Early last week I signed a petition opposing bill C-30. I also sent an email to Vic Toews explaining my opposition to his bill. I just recieved an email back from him stating (and I’m paraphrasing here) that Canada has a vulnerability that needs to be fixed:

“Canada’s laws currently do not adequately protect Canadians from online exploitation and we think there is widespread agreement that this is a problem. We want to update our laws while striking the right balance between combating crime and protecting privacy. Let me be very clear: the police will not be able to read emails or view web activity unless they obtain a warrant issued by a judge and we have constructed safeguards to protect the privacy of Canadians, including audits by privacy commissioners.”

A wonderfully constructed statement, which lacks in specifics. His email went on to list a few myths that he believes should be stated to clarify this bill’s stance:

Myth: Lawful Access legislation infringes on the privacy of Canadians.

Fact: Our Government puts a high priority on protecting the privacy of law-abiding Canadians. Current practices of accessing the actual content of communications with a legal authorization will not change.

Myth: Having access to basic subscriber information means that authorities can monitor personal communications and activities.

Fact: This has nothing to do with monitoring emails or web browsing. Basic subscriber information would be limited to a customer’s name, address, telephone number, email address, Internet Protocol (IP) address, and the name of the telecommunications service provider. It absolutely does not include the content of emails, phones calls or online activities.

Myth: This legislation does not benefit average Canadians and only gives authorities more power.

Fact: As a result of technological innovations, criminals and terrorists have found ways to hide their illegal activities.
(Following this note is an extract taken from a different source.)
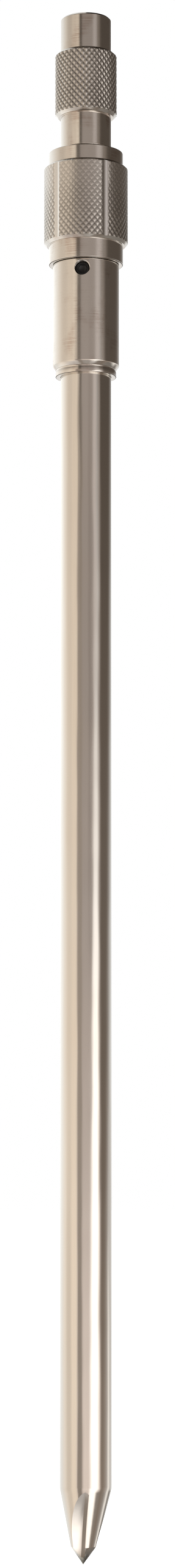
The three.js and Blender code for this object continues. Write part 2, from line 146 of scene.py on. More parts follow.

This legislation will keep Canadians safer by putting police on the same footing as those who seek to harm us.

Myth: Basic subscriber information is way beyond “phone book information”.

Fact: The basic subscriber information described in the proposed legislation is the modern day equivalent of information that is in the phone book. Individuals frequently freely share this information online and in many cases it is searchable and quite public.

Myth: Police and telecommunications service providers will now be required to maintain databases with information collected on Canadians.

Fact: This proposed legislation will not require either police or telecommunications service providers to create databases with information collected on Canadians.

Myth: “Warrantless access” to customer information will give police and government unregulated access to our personal information.

Fact: Federal legislation already allows telecommunications service providers to voluntarily release basic subscriber information to authorities without a warrant. This Bill acts as a counterbalance by adding a number of checks and balances which do not exist today, and clearly lists which basic subscriber identifiers authorities can access.

Like I stated in a previous blog post, the bill does protect the data from being opened, analyzed, and used. The police will need a warrant in order to do those things.

I am in the process of constructing my reply to him pointing out a few contradictions and irrelevancies. I will be posting it here shortly.